# Exercise
Extract, from the listing that follows, each line containing the word "picture".

## START Data listing

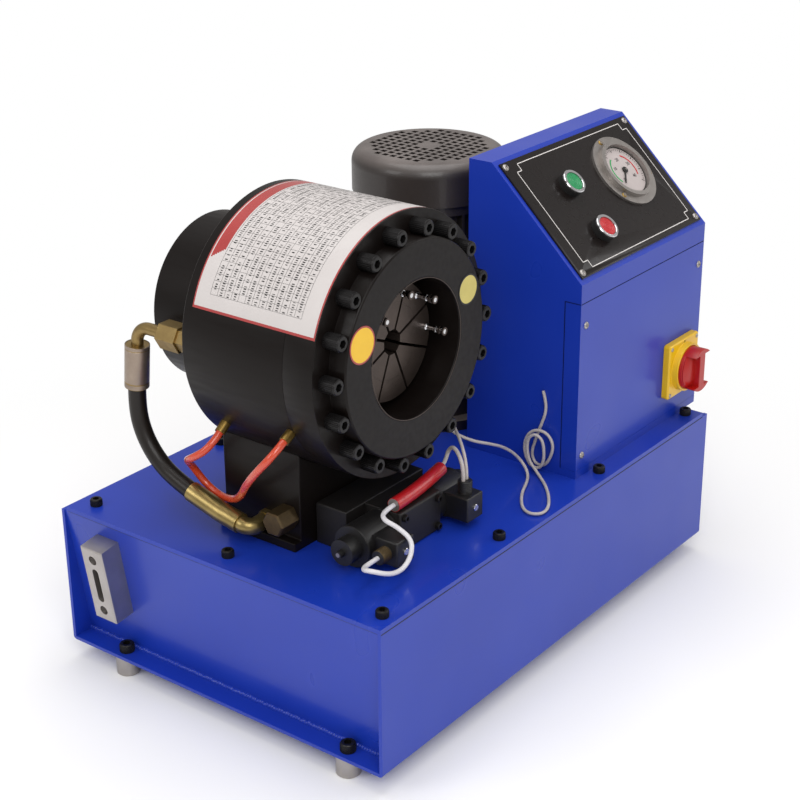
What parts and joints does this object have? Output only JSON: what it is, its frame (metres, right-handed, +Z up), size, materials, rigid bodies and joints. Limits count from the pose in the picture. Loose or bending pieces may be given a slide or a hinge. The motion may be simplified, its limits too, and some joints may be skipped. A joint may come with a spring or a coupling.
{
  "type": "hose crimping machine",
  "caption": "Bench hose crimping machine: ring-piston head with radial dies on a tank base, beside an upright motor and a cabinet with a sloping control panel.",
  "frame": {"origin": "on the floor under the middle of the tank, which is within 5 mm of the middle of the whole machine", "axes": "+X to the right of the operator along the tank, +Y to the back along the crimping axis, +Z up"},
  "size_m": [0.6745, 0.4485, 0.541],
  "materials": {
    "blue_paint": "gloss",
    "black_paint": "gloss",
    "black_steel": "satin",
    "die_steel": "satin",
    "ground_steel": "satin",
    "foot_steel": "satin",
    "aluminium": "satin",
    "valve_grey": "satin",
    "coil_black": "matte",
    "connector_black": "matte",
    "connector_grey": "matte",
    "panel_brown": "gloss",
    "chrome": "polished",
    "button_green": "gloss",
    "button_red": "gloss",
    "switch_yellow": "gloss",
    "gauge_steel": "satin",
    "needle_black": "satin",
    "fan_plastic": "matte",
    "hose_rubber": "matte",
    "zinc_yellow": "satin",
    "brass": "satin",
    "drain_orange": "gloss",
    "cable_white": "satin",
    "cable_grey": "satin",
    "sleeve_red": "satin"
  },
  "bodies": {
    "machine": {"barrel": "black_paint", "cabinet": "blue_paint", "cabinet_screws": "chrome", "cable_sleeve": "sleeve_red", "close_bezel": "chrome", "connector_left": "connector_black", "connector_right": "connector_grey", "control_panel": "panel_brown", "door": "blue_paint", "drain_fittings": "brass", "drain_tube": "drain_orange", "fan_cover": "black_paint", "feet": "foot_steel", "flange_bolts": "black_steel", "foot_bolts": "black_steel", "front_cover": "black_paint", "hose": "hose_rubber", "hose_elbow": "zinc_yellow", "hose_tail": "zinc_yellow", "lid_screws": "black_steel", "loose_cable": "cable_grey", "motor_frame": "black_paint", "neck": "black_paint", "open_bezel": "chrome", "pedestal": "black_paint", "port_plug": "brass", "pressure_gauge": "gauge_steel", "sight_gauge": "aluminium", "solenoid_cable": "cable_white", "solenoid_left": "coil_black", "solenoid_right": "coil_black", "switch_plate": "switch_yellow", "tank": "blue_paint", "tank_lid": "blue_paint", "terminal_box": "black_paint", "valve_block": "valve_grey", "valve_body": "valve_grey"},
    "piston": {"ring_piston": "ground_steel"},
    "close_button": {"close_button": "button_green"},
    "open_button": {"open_button": "button_red"},
    "switch_knob": {"switch_knob": "button_red"},
    "gauge_needle": {"gauge_needle": "needle_black"},
    "motor_fan": {"motor_fan": "fan_plastic"},
    "die_1": {"die_base_1": "die_steel", "die_jaw_1": "die_steel"},
    "die_2": {"die_base_2": "die_steel", "die_jaw_2": "die_steel"},
    "die_3": {"die_base_3": "die_steel", "die_jaw_3": "die_steel"},
    "die_4": {"die_base_4": "die_steel", "die_jaw_4": "die_steel"},
    "die_5": {"die_base_5": "die_steel", "die_jaw_5": "die_steel"},
    "die_6": {"die_base_6": "die_steel", "die_jaw_6": "die_steel"},
    "die_7": {"die_base_7": "die_steel", "die_jaw_7": "die_steel"},
    "die_8": {"die_base_8": "die_steel", "die_jaw_8": "die_steel"}
  },
  "joints": [
    {"name": "piston_slide", "type": "slide", "parent": "machine", "child": "piston", "axis": [0, -1, 0], "range_m": [-0.03359, 0.0112]},
    {"name": "die_1_slide", "type": "slide", "parent": "machine", "child": "die_1", "axis": [-1, 0, 0], "range_m": [-0.009, 0.003]},
    {"name": "die_2_slide", "type": "slide", "parent": "machine", "child": "die_2", "axis": [-0.7071, 0, -0.7071], "range_m": [-0.009, 0.003]},
    {"name": "die_3_slide", "type": "slide", "parent": "machine", "child": "die_3", "axis": [0, 0, -1], "range_m": [-0.009, 0.003]},
    {"name": "die_4_slide", "type": "slide", "parent": "machine", "child": "die_4", "axis": [0.7071, 0, -0.7071], "range_m": [-0.009, 0.003]},
    {"name": "die_5_slide", "type": "slide", "parent": "machine", "child": "die_5", "axis": [1, 0, 0], "range_m": [-0.009, 0.003]},
    {"name": "die_6_slide", "type": "slide", "parent": "machine", "child": "die_6", "axis": [0.7071, 0, 0.7071], "range_m": [-0.009, 0.003]},
    {"name": "die_7_slide", "type": "slide", "parent": "machine", "child": "die_7", "axis": [0, 0, 1], "range_m": [-0.009, 0.003]},
    {"name": "die_8_slide", "type": "slide", "parent": "machine", "child": "die_8", "axis": [-0.7071, 0, 0.7071], "range_m": [-0.009, 0.003]},
    {"name": "close_press", "type": "slide", "parent": "machine", "child": "close_button", "axis": [0, 0.6979, -0.7162], "range_m": [0, 0.003], "stiffness_N_per_m": 900},
    {"name": "open_press", "type": "slide", "parent": "machine", "child": "open_button", "axis": [0, 0.6979, -0.7162], "range_m": [0, 0.003], "stiffness_N_per_m": 900},
    {"name": "main_switch", "type": "hinge", "parent": "machine", "child": "switch_knob", "pos_m": [0.283, -0.2, 0.256], "axis": [0, -1, 0], "range_deg": [0, 90]},
    {"name": "needle_turn", "type": "hinge", "parent": "machine", "child": "gauge_needle", "pos_m": [0.2545, -0.1254, 0.4854], "axis": [0, 0.6979, -0.7162], "range_deg": [0, 270]},
    {"name": "motor_spin", "type": "hinge", "parent": "machine", "child": "motor_fan", "pos_m": [0.147, 0.07, 0.49], "axis": [0, 0, 1], "continuous": true}
  ],
  "couplings": [
    {"joint": "die_1_slide", "follows": "piston_slide", "ratio": 0.26795},
    {"joint": "die_2_slide", "follows": "piston_slide", "ratio": 0.26795},
    {"joint": "die_3_slide", "follows": "piston_slide", "ratio": 0.26795},
    {"joint": "die_4_slide", "follows": "piston_slide", "ratio": 0.26795},
    {"joint": "die_5_slide", "follows": "piston_slide", "ratio": 0.26795},
    {"joint": "die_6_slide", "follows": "piston_slide", "ratio": 0.26795},
    {"joint": "die_7_slide", "follows": "piston_slide", "ratio": 0.26795},
    {"joint": "die_8_slide", "follows": "piston_slide", "ratio": 0.26795}
  ]
}
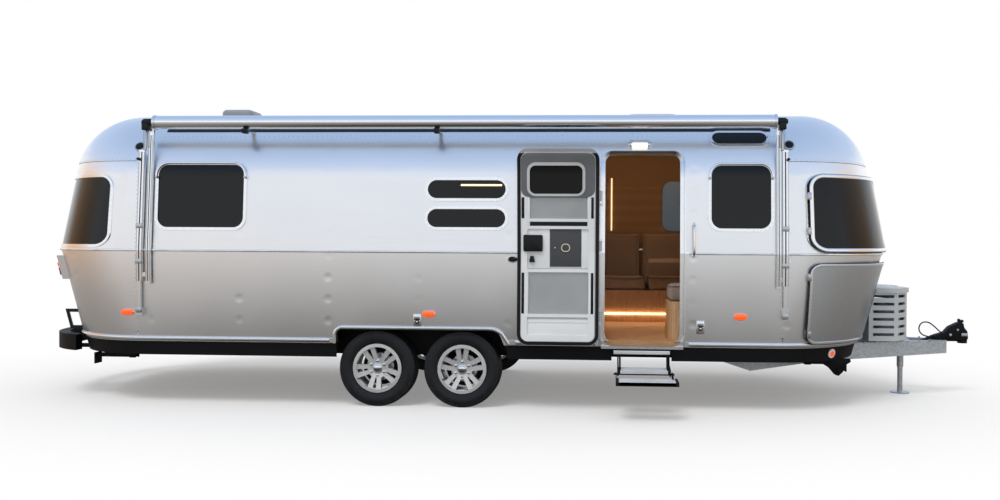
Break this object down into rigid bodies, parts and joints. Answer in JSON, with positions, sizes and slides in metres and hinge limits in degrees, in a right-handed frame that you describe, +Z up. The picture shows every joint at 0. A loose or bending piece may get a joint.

## END Data listing

# Exercise response
What parts and joints does this object have? Output only JSON: what it is, its frame (metres, right-handed, +Z up), size, materials, rigid bodies and joints. Limits count from the pose in the picture. Loose or bending pieces may be given a slide or a hinge. The motion may be simplified, its limits too, and some joints may be skipped. A joint may come with a spring or a coupling.
Break this object down into rigid bodies, parts and joints. Answer in JSON, with positions, sizes and slides in metres and hinge limits in degrees, in a right-handed frame that you describe, +Z up. The picture shows every joint at 0. A loose or bending piece may get a joint.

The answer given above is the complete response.